How does NLLLoss handle predicted minibatch with target minibatch


Currently I’m working on a char-rnn network with lstm. Everything goes well until I try to compute the nllloss - this is where I’m a bit lost and confused.

As an example, I have a batch of 2 with a sequence length of 5 and a embedding dimension of say 10 target characters:

so my input shape before passing through the one-hot embedding layer is [5,2], i.e.

tensor([[ 10,  62],
        [ 49,  61],
        [ 34,  69],
        [ 42,  51],
        [  2,   2]])

after passing the mini-batch input into the embedding layer, my shape is now [5,2,10] and continues to be so as I passed it onto the lstm and softmax layers.

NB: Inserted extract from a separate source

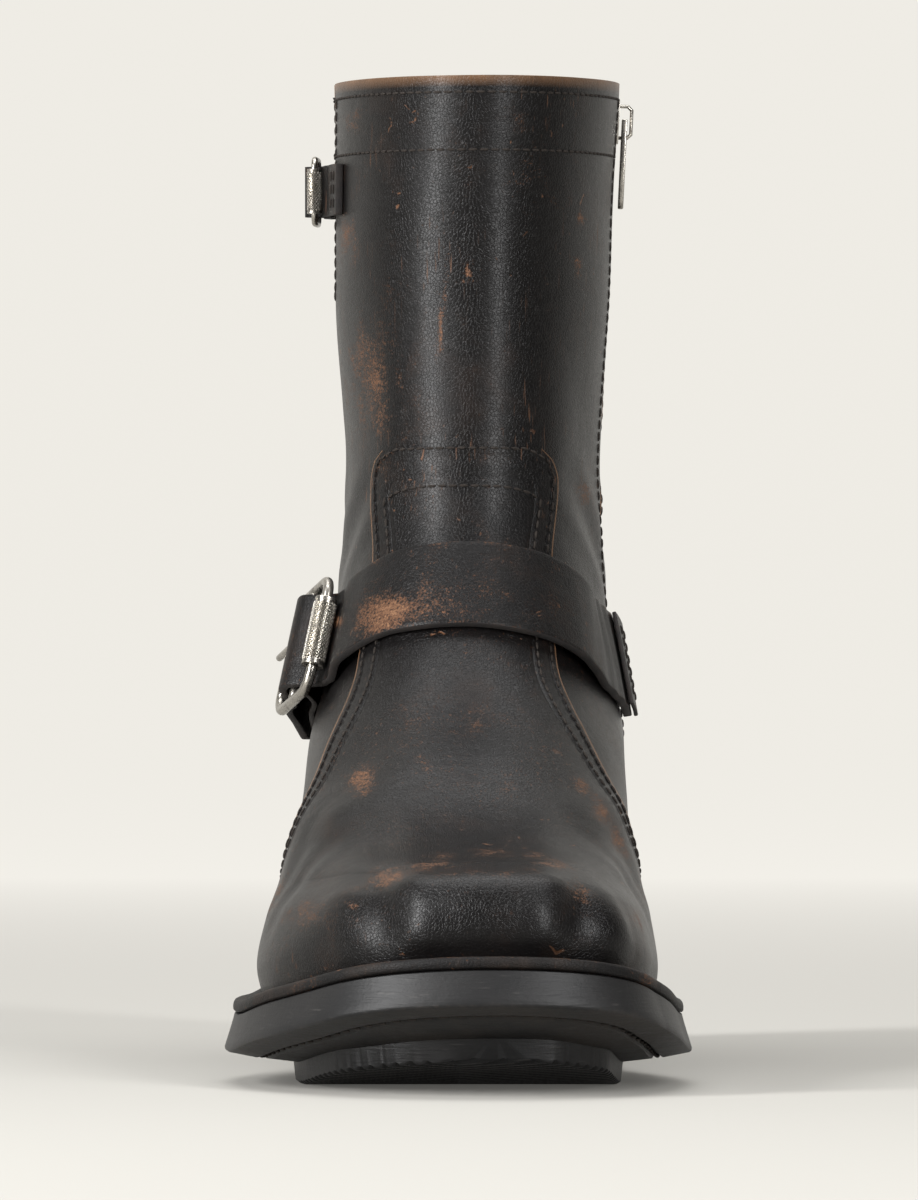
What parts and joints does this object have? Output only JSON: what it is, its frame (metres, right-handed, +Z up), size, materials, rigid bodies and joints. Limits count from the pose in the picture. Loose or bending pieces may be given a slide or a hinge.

when I go to perform the loss function, it errors and says I have a miss match in size:
loss = F.nll_loss(pred,input)

obviously, the sizes now are F.nll_loss([5,2,10], [5,2])

I read that nllloss does not want one-hot encoding for the target space and only the indexs of the category. So this is the part where I don’t know how to structure the prediction and target for the NLLLoss to be calculated correctly.

Thanks for the help and guidance, cheers!


F.nll_loss expects input and target to be 2-dimensional and 1-dimensional, respectively or (N, C, d_1, d_2, …, d_K) and (N, d_1, d_2, …, d_K) respectively source code.
So, in your case, reshaping input tensor to (5 * 2, 10) and target tensor to (5 * 2) will make it work.

1 Like

Thank you! Reshaping it worked :slight_smile: